**WRITTEN EXERCISE:** Reproduce the data in its entirety, exactly as supplied.

**DATA BLOCK:**
--------------------
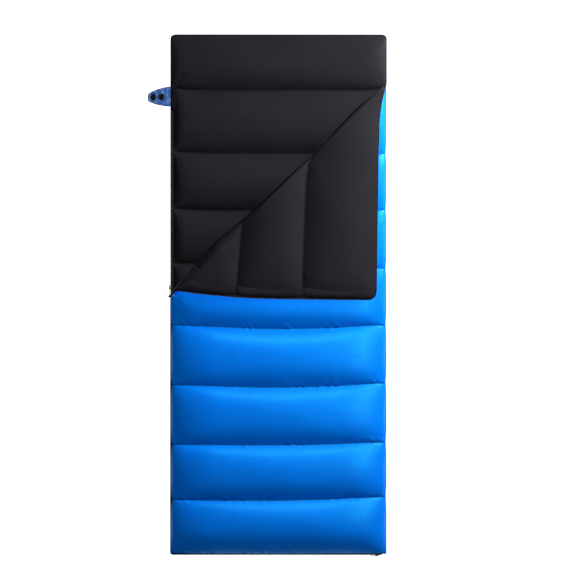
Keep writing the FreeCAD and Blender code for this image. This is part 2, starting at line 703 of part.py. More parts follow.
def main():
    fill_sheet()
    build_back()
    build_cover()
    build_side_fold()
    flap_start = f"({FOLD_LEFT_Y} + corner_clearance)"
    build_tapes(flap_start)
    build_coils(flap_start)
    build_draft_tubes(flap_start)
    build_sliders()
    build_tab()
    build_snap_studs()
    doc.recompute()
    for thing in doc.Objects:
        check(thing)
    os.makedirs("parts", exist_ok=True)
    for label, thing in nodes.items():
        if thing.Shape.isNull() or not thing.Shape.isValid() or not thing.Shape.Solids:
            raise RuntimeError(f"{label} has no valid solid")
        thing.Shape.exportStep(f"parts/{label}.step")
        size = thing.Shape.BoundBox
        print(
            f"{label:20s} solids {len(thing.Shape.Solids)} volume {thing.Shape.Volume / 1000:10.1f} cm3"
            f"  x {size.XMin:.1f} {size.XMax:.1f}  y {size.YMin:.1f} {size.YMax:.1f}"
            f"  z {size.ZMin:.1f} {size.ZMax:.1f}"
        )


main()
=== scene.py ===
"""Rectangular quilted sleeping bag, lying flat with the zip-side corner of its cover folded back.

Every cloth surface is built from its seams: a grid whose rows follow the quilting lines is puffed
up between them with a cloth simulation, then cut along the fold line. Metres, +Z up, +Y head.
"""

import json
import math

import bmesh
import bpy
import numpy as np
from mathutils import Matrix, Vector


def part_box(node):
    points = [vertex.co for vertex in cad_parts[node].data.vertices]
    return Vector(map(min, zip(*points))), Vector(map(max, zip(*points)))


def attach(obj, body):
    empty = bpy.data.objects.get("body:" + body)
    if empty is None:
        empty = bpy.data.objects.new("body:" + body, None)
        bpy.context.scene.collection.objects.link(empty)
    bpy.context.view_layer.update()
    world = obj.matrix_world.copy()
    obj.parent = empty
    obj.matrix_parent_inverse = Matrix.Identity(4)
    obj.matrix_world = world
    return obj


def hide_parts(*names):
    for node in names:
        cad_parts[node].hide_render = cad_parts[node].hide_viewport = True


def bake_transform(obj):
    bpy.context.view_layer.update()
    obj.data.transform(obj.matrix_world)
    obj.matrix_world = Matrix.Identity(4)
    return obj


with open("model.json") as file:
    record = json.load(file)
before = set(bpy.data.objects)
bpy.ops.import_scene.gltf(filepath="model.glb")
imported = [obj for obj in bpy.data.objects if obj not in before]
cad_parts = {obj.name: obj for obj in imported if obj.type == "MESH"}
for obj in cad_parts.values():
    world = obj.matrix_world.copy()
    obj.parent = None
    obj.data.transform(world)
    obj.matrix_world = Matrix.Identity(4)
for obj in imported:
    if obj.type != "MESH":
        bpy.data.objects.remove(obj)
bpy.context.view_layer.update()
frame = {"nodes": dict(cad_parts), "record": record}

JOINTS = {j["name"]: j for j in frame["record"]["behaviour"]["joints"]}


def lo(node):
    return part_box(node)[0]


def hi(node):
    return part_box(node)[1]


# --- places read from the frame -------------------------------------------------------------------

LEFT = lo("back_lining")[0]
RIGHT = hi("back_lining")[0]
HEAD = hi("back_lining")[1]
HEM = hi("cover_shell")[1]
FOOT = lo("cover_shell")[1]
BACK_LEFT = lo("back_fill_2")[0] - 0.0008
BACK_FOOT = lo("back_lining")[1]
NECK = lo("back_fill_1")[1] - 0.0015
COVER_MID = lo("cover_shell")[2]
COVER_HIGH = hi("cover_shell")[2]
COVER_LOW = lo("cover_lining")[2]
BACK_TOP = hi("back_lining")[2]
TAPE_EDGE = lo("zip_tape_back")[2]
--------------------
**EXERCISE SOLUTION:**
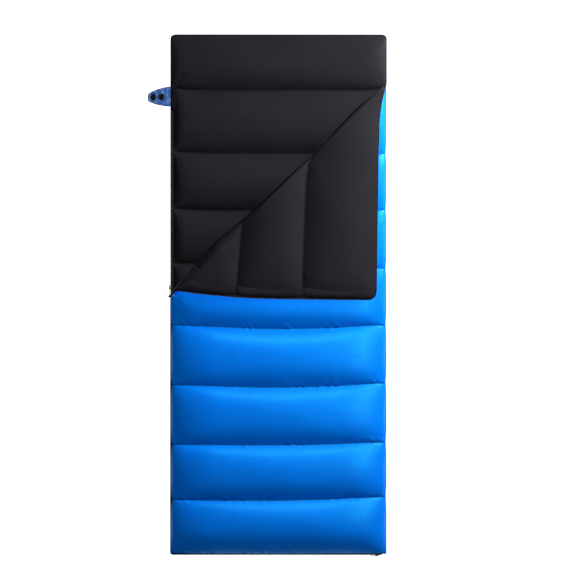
Keep writing the FreeCAD and Blender code for this image. This is part 2, starting at line 703 of part.py. More parts follow.
def main():
    fill_sheet()
    build_back()
    build_cover()
    build_side_fold()
    flap_start = f"({FOLD_LEFT_Y} + corner_clearance)"
    build_tapes(flap_start)
    build_coils(flap_start)
    build_draft_tubes(flap_start)
    build_sliders()
    build_tab()
    build_snap_studs()
    doc.recompute()
    for thing in doc.Objects:
        check(thing)
    os.makedirs("parts", exist_ok=True)
    for label, thing in nodes.items():
        if thing.Shape.isNull() or not thing.Shape.isValid() or not thing.Shape.Solids:
            raise RuntimeError(f"{label} has no valid solid")
        thing.Shape.exportStep(f"parts/{label}.step")
        size = thing.Shape.BoundBox
        print(
            f"{label:20s} solids {len(thing.Shape.Solids)} volume {thing.Shape.Volume / 1000:10.1f} cm3"
            f"  x {size.XMin:.1f} {size.XMax:.1f}  y {size.YMin:.1f} {size.YMax:.1f}"
            f"  z {size.ZMin:.1f} {size.ZMax:.1f}"
        )


main()
=== scene.py ===
"""Rectangular quilted sleeping bag, lying flat with the zip-side corner of its cover folded back.

Every cloth surface is built from its seams: a grid whose rows follow the quilting lines is puffed
up between them with a cloth simulation, then cut along the fold line. Metres, +Z up, +Y head.
"""

import json
import math

import bmesh
import bpy
import numpy as np
from mathutils import Matrix, Vector


def part_box(node):
    points = [vertex.co for vertex in cad_parts[node].data.vertices]
    return Vector(map(min, zip(*points))), Vector(map(max, zip(*points)))


def attach(obj, body):
    empty = bpy.data.objects.get("body:" + body)
    if empty is None:
        empty = bpy.data.objects.new("body:" + body, None)
        bpy.context.scene.collection.objects.link(empty)
    bpy.context.view_layer.update()
    world = obj.matrix_world.copy()
    obj.parent = empty
    obj.matrix_parent_inverse = Matrix.Identity(4)
    obj.matrix_world = world
    return obj


def hide_parts(*names):
    for node in names:
        cad_parts[node].hide_render = cad_parts[node].hide_viewport = True


def bake_transform(obj):
    bpy.context.view_layer.update()
    obj.data.transform(obj.matrix_world)
    obj.matrix_world = Matrix.Identity(4)
    return obj


with open("model.json") as file:
    record = json.load(file)
before = set(bpy.data.objects)
bpy.ops.import_scene.gltf(filepath="model.glb")
imported = [obj for obj in bpy.data.objects if obj not in before]
cad_parts = {obj.name: obj for obj in imported if obj.type == "MESH"}
for obj in cad_parts.values():
    world = obj.matrix_world.copy()
    obj.parent = None
    obj.data.transform(world)
    obj.matrix_world = Matrix.Identity(4)
for obj in imported:
    if obj.type != "MESH":
        bpy.data.objects.remove(obj)
bpy.context.view_layer.update()
frame = {"nodes": dict(cad_parts), "record": record}

JOINTS = {j["name"]: j for j in frame["record"]["behaviour"]["joints"]}


def lo(node):
    return part_box(node)[0]


def hi(node):
    return part_box(node)[1]


# --- places read from the frame -------------------------------------------------------------------

LEFT = lo("back_lining")[0]
RIGHT = hi("back_lining")[0]
HEAD = hi("back_lining")[1]
HEM = hi("cover_shell")[1]
FOOT = lo("cover_shell")[1]
BACK_LEFT = lo("back_fill_2")[0] - 0.0008
BACK_FOOT = lo("back_lining")[1]
NECK = lo("back_fill_1")[1] - 0.0015
COVER_MID = lo("cover_shell")[2]
COVER_HIGH = hi("cover_shell")[2]
COVER_LOW = lo("cover_lining")[2]
BACK_TOP = hi("back_lining")[2]
TAPE_EDGE = lo("zip_tape_back")[2]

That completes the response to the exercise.